● WHAT IS REQUIRED: Every line of the material that follows must be printed again exactly.
-- Begin --
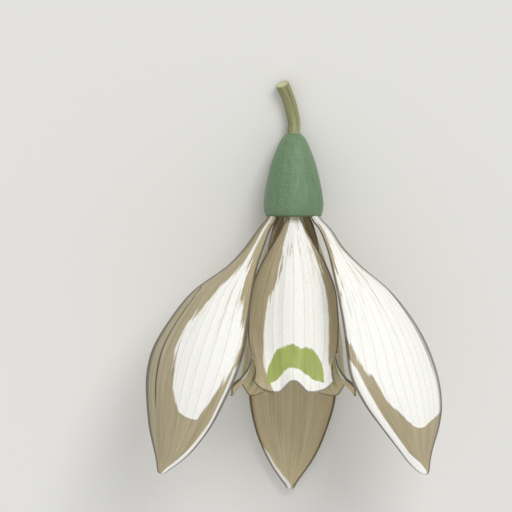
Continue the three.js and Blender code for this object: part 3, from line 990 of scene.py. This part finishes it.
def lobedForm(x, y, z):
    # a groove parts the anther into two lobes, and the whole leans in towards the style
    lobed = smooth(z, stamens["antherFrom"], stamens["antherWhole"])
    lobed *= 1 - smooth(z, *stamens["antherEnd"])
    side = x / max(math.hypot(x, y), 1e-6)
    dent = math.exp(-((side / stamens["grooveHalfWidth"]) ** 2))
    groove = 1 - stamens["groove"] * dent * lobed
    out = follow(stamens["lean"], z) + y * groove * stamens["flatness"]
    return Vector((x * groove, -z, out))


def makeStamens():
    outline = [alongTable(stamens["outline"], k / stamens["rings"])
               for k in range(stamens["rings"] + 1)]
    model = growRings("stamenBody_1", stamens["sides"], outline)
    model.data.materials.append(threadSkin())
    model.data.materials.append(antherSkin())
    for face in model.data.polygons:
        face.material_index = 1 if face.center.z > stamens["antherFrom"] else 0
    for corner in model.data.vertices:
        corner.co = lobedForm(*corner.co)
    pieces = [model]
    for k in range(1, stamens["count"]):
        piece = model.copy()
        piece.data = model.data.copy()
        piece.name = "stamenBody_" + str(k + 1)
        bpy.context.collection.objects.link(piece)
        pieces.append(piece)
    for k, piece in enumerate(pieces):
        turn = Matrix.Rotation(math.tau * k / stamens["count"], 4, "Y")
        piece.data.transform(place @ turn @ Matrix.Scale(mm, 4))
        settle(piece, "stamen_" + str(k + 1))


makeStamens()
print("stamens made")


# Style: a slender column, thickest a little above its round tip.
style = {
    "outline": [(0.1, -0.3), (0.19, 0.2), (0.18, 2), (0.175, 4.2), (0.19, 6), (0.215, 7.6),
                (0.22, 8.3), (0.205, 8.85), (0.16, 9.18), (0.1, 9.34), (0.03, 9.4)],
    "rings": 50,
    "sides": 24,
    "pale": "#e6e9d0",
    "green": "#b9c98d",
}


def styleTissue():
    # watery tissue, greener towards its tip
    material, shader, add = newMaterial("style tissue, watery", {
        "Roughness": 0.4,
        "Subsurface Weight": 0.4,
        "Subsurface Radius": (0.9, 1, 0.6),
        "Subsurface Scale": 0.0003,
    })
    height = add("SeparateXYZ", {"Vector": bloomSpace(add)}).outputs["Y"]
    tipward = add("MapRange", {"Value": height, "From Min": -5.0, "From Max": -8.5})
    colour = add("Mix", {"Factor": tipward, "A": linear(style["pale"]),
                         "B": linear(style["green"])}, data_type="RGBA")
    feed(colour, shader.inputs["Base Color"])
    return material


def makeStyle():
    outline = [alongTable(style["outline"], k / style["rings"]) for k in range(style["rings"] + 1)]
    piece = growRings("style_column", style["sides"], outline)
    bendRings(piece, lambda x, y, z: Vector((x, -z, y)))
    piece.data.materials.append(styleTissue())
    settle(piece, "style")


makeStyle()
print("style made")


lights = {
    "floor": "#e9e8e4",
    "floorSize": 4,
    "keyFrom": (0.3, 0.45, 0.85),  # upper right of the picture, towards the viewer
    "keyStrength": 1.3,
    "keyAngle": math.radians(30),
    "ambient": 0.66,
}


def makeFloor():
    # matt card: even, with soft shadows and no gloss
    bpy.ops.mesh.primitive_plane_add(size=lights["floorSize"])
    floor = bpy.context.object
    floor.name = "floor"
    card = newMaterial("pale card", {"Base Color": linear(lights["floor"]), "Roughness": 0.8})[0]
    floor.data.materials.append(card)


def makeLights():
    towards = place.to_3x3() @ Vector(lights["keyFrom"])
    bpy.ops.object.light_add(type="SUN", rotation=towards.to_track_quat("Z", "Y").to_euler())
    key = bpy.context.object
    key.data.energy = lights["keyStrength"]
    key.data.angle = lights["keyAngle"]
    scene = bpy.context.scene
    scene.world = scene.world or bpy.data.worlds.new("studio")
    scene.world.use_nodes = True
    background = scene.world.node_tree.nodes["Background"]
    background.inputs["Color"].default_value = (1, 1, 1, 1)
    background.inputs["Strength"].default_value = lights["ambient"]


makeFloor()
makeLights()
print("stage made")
-- End --
● ANSWER FOR THE TASK:
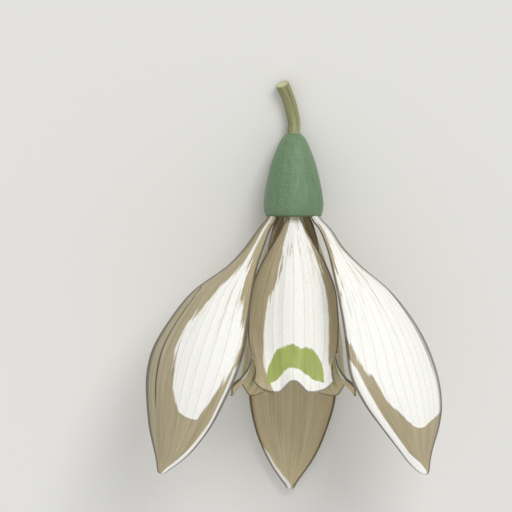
Continue the three.js and Blender code for this object: part 3, from line 990 of scene.py. This part finishes it.
def lobedForm(x, y, z):
    # a groove parts the anther into two lobes, and the whole leans in towards the style
    lobed = smooth(z, stamens["antherFrom"], stamens["antherWhole"])
    lobed *= 1 - smooth(z, *stamens["antherEnd"])
    side = x / max(math.hypot(x, y), 1e-6)
    dent = math.exp(-((side / stamens["grooveHalfWidth"]) ** 2))
    groove = 1 - stamens["groove"] * dent * lobed
    out = follow(stamens["lean"], z) + y * groove * stamens["flatness"]
    return Vector((x * groove, -z, out))


def makeStamens():
    outline = [alongTable(stamens["outline"], k / stamens["rings"])
               for k in range(stamens["rings"] + 1)]
    model = growRings("stamenBody_1", stamens["sides"], outline)
    model.data.materials.append(threadSkin())
    model.data.materials.append(antherSkin())
    for face in model.data.polygons:
        face.material_index = 1 if face.center.z > stamens["antherFrom"] else 0
    for corner in model.data.vertices:
        corner.co = lobedForm(*corner.co)
    pieces = [model]
    for k in range(1, stamens["count"]):
        piece = model.copy()
        piece.data = model.data.copy()
        piece.name = "stamenBody_" + str(k + 1)
        bpy.context.collection.objects.link(piece)
        pieces.append(piece)
    for k, piece in enumerate(pieces):
        turn = Matrix.Rotation(math.tau * k / stamens["count"], 4, "Y")
        piece.data.transform(place @ turn @ Matrix.Scale(mm, 4))
        settle(piece, "stamen_" + str(k + 1))


makeStamens()
print("stamens made")


# Style: a slender column, thickest a little above its round tip.
style = {
    "outline": [(0.1, -0.3), (0.19, 0.2), (0.18, 2), (0.175, 4.2), (0.19, 6), (0.215, 7.6),
                (0.22, 8.3), (0.205, 8.85), (0.16, 9.18), (0.1, 9.34), (0.03, 9.4)],
    "rings": 50,
    "sides": 24,
    "pale": "#e6e9d0",
    "green": "#b9c98d",
}


def styleTissue():
    # watery tissue, greener towards its tip
    material, shader, add = newMaterial("style tissue, watery", {
        "Roughness": 0.4,
        "Subsurface Weight": 0.4,
        "Subsurface Radius": (0.9, 1, 0.6),
        "Subsurface Scale": 0.0003,
    })
    height = add("SeparateXYZ", {"Vector": bloomSpace(add)}).outputs["Y"]
    tipward = add("MapRange", {"Value": height, "From Min": -5.0, "From Max": -8.5})
    colour = add("Mix", {"Factor": tipward, "A": linear(style["pale"]),
                         "B": linear(style["green"])}, data_type="RGBA")
    feed(colour, shader.inputs["Base Color"])
    return material


def makeStyle():
    outline = [alongTable(style["outline"], k / style["rings"]) for k in range(style["rings"] + 1)]
    piece = growRings("style_column", style["sides"], outline)
    bendRings(piece, lambda x, y, z: Vector((x, -z, y)))
    piece.data.materials.append(styleTissue())
    settle(piece, "style")


makeStyle()
print("style made")


lights = {
    "floor": "#e9e8e4",
    "floorSize": 4,
    "keyFrom": (0.3, 0.45, 0.85),  # upper right of the picture, towards the viewer
    "keyStrength": 1.3,
    "keyAngle": math.radians(30),
    "ambient": 0.66,
}


def makeFloor():
    # matt card: even, with soft shadows and no gloss
    bpy.ops.mesh.primitive_plane_add(size=lights["floorSize"])
    floor = bpy.context.object
    floor.name = "floor"
    card = newMaterial("pale card", {"Base Color": linear(lights["floor"]), "Roughness": 0.8})[0]
    floor.data.materials.append(card)


def makeLights():
    towards = place.to_3x3() @ Vector(lights["keyFrom"])
    bpy.ops.object.light_add(type="SUN", rotation=towards.to_track_quat("Z", "Y").to_euler())
    key = bpy.context.object
    key.data.energy = lights["keyStrength"]
    key.data.angle = lights["keyAngle"]
    scene = bpy.context.scene
    scene.world = scene.world or bpy.data.worlds.new("studio")
    scene.world.use_nodes = True
    background = scene.world.node_tree.nodes["Background"]
    background.inputs["Color"].default_value = (1, 1, 1, 1)
    background.inputs["Strength"].default_value = lights["ambient"]


makeFloor()
makeLights()
print("stage made")